## GIVEN PROBLEM
Keep to the lines between the one holding "rails = make_rails()" and the one holding "points = [vertex.co", inclusive, and write them out exactly.

━━━━━━━━━━━━━━━━━━━━

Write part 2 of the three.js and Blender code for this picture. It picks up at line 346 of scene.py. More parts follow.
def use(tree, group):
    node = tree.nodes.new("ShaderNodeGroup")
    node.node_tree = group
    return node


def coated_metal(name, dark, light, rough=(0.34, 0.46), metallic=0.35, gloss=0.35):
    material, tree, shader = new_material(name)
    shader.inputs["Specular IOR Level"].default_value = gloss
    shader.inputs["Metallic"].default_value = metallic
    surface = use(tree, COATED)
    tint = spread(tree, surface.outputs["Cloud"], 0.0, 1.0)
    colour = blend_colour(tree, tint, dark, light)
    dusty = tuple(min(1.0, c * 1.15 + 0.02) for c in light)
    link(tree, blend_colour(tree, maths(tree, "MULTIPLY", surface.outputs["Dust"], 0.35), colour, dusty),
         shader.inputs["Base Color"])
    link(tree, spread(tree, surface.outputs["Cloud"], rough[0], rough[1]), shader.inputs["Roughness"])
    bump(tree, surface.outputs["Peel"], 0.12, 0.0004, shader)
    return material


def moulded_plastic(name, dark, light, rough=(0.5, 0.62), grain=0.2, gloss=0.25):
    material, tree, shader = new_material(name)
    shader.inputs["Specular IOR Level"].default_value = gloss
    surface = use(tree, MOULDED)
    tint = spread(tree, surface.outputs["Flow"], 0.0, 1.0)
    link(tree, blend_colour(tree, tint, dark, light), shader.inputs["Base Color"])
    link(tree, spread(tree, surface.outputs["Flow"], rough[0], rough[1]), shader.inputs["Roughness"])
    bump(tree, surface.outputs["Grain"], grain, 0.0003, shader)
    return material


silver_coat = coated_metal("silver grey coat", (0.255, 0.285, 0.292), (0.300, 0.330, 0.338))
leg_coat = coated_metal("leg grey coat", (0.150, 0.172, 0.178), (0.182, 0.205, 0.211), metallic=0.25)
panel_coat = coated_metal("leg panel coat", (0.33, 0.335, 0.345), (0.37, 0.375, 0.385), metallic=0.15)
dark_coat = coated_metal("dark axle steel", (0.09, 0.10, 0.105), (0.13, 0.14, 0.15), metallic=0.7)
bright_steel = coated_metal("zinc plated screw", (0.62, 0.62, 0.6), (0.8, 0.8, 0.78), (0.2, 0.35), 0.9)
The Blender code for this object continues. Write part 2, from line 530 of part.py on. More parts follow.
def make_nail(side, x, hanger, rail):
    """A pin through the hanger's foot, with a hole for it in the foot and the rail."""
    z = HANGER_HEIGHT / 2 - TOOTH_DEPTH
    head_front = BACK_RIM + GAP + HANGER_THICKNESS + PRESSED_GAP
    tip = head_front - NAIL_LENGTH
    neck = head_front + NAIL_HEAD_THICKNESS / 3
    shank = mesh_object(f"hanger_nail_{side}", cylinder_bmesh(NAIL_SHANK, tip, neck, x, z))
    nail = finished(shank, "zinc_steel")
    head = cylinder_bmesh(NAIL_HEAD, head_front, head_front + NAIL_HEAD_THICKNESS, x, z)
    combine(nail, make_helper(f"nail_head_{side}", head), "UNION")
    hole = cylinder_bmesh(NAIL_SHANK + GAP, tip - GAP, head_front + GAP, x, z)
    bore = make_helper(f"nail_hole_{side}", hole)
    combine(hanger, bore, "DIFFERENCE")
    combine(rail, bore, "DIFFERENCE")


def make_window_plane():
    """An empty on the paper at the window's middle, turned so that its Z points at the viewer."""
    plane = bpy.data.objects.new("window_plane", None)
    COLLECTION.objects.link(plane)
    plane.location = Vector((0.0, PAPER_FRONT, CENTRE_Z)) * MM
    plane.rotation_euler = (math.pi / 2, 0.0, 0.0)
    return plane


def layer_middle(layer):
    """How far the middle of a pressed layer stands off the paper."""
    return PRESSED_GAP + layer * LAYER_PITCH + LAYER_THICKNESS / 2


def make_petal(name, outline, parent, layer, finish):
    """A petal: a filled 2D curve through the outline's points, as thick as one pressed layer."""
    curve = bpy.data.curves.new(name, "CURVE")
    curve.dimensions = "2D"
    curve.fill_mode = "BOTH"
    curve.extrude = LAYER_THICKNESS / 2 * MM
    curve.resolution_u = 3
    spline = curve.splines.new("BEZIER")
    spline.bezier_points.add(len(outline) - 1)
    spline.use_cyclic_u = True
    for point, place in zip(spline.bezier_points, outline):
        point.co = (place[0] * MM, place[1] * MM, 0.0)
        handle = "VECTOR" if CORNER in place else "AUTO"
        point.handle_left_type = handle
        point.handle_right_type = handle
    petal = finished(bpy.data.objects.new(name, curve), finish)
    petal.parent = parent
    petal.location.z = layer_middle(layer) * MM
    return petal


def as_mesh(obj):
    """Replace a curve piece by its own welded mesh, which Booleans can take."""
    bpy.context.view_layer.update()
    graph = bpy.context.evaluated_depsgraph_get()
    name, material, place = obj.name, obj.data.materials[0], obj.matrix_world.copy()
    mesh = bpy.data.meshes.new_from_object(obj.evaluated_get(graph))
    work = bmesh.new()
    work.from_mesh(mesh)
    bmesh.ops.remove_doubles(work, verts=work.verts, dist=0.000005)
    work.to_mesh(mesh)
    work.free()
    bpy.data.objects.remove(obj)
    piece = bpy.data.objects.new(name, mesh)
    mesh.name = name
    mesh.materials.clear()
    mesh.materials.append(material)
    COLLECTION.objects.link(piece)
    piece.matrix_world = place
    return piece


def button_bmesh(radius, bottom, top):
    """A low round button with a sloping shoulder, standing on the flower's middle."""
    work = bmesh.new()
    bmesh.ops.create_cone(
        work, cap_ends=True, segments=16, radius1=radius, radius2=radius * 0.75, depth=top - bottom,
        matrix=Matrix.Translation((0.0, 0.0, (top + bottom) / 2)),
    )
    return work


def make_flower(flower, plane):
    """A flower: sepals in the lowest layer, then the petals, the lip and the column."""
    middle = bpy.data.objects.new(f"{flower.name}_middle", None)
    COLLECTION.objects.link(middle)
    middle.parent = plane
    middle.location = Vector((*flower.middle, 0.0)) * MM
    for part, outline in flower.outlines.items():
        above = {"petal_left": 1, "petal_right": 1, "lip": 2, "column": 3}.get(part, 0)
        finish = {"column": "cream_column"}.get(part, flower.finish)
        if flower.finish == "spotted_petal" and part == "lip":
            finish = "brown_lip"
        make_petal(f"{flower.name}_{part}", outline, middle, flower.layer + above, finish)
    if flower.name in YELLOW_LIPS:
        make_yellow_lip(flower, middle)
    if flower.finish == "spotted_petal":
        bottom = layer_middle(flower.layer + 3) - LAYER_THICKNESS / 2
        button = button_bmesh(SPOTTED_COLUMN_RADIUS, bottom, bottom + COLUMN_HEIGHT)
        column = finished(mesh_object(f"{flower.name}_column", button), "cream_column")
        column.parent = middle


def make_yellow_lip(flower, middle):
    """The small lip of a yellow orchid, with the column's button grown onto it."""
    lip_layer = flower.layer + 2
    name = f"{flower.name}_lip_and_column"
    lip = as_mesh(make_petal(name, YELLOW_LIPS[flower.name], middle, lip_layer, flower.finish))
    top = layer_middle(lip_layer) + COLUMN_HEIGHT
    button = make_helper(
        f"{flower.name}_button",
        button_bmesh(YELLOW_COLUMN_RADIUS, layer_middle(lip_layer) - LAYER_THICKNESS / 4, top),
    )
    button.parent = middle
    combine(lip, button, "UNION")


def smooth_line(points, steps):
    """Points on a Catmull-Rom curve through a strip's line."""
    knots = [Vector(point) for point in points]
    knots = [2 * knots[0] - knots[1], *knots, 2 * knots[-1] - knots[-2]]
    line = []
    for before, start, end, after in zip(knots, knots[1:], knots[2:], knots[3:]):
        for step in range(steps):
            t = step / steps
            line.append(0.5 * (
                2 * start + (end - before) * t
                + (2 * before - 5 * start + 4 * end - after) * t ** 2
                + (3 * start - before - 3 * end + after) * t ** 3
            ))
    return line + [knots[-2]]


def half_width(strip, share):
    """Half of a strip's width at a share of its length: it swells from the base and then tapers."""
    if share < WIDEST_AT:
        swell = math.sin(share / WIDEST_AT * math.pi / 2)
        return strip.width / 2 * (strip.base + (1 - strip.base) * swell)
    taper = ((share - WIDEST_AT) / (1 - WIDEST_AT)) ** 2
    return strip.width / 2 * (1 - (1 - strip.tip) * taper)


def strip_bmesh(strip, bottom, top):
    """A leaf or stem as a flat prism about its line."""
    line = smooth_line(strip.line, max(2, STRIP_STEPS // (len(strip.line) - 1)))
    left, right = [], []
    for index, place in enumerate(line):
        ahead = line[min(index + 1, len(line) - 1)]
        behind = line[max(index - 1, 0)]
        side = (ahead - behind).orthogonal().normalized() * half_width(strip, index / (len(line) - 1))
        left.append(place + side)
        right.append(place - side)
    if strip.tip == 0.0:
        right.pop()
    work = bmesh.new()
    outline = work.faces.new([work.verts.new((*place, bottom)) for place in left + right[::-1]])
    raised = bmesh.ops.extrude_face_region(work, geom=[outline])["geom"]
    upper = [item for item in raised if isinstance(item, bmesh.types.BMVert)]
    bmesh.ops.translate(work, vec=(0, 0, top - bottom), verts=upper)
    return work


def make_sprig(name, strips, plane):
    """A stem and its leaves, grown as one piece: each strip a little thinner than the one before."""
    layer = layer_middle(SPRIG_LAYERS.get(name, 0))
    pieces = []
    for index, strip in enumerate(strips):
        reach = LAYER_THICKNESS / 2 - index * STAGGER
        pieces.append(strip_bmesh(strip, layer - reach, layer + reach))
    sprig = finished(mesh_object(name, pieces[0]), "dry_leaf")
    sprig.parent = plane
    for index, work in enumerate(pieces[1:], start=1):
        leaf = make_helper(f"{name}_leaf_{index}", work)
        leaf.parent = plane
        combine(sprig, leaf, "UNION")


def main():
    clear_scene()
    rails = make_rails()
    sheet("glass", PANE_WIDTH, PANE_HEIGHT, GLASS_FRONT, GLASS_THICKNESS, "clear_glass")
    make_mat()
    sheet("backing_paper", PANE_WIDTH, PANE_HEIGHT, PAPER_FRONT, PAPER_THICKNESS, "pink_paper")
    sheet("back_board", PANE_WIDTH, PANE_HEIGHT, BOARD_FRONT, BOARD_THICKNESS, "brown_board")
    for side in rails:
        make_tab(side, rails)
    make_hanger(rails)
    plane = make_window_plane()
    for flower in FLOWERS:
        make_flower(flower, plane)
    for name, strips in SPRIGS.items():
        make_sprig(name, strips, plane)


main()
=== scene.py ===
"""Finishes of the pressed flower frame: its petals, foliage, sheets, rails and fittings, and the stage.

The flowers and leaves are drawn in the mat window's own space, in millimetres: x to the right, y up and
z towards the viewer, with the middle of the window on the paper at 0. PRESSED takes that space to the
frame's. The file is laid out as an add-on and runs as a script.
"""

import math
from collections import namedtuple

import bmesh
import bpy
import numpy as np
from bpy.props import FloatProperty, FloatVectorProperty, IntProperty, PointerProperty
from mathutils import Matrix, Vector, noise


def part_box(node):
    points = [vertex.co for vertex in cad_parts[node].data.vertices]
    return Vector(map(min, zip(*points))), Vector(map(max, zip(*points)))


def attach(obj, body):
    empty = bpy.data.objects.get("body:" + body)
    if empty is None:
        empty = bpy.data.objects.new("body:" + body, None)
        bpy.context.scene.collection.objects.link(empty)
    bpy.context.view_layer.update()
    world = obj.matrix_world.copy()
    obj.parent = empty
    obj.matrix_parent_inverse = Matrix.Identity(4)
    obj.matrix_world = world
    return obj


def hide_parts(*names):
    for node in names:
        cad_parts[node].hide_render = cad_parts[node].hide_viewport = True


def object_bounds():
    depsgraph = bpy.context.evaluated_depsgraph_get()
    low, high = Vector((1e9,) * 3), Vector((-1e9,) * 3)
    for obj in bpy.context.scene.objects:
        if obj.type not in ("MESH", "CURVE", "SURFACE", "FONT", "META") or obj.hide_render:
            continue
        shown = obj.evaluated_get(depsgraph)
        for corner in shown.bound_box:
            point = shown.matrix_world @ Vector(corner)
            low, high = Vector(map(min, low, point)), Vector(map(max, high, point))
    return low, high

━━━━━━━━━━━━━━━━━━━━

## SOLVED EXERCISE
    rails = make_rails()
    sheet("glass", PANE_WIDTH, PANE_HEIGHT, GLASS_FRONT, GLASS_THICKNESS, "clear_glass")
    make_mat()
    sheet("backing_paper", PANE_WIDTH, PANE_HEIGHT, PAPER_FRONT, PAPER_THICKNESS, "pink_paper")
    sheet("back_board", PANE_WIDTH, PANE_HEIGHT, BOARD_FRONT, BOARD_THICKNESS, "brown_board")
    for side in rails:
        make_tab(side, rails)
    make_hanger(rails)
    plane = make_window_plane()
    for flower in FLOWERS:
        make_flower(flower, plane)
    for name, strips in SPRIGS.items():
        make_sprig(name, strips, plane)


main()
=== scene.py ===
"""Finishes of the pressed flower frame: its petals, foliage, sheets, rails and fittings, and the stage.

The flowers and leaves are drawn in the mat window's own space, in millimetres: x to the right, y up and
z towards the viewer, with the middle of the window on the paper at 0. PRESSED takes that space to the
frame's. The file is laid out as an add-on and runs as a script.
"""

import math
from collections import namedtuple

import bmesh
import bpy
import numpy as np
from bpy.props import FloatProperty, FloatVectorProperty, IntProperty, PointerProperty
from mathutils import Matrix, Vector, noise


def part_box(node):
    points = [vertex.co for vertex in cad_parts[node].data.vertices]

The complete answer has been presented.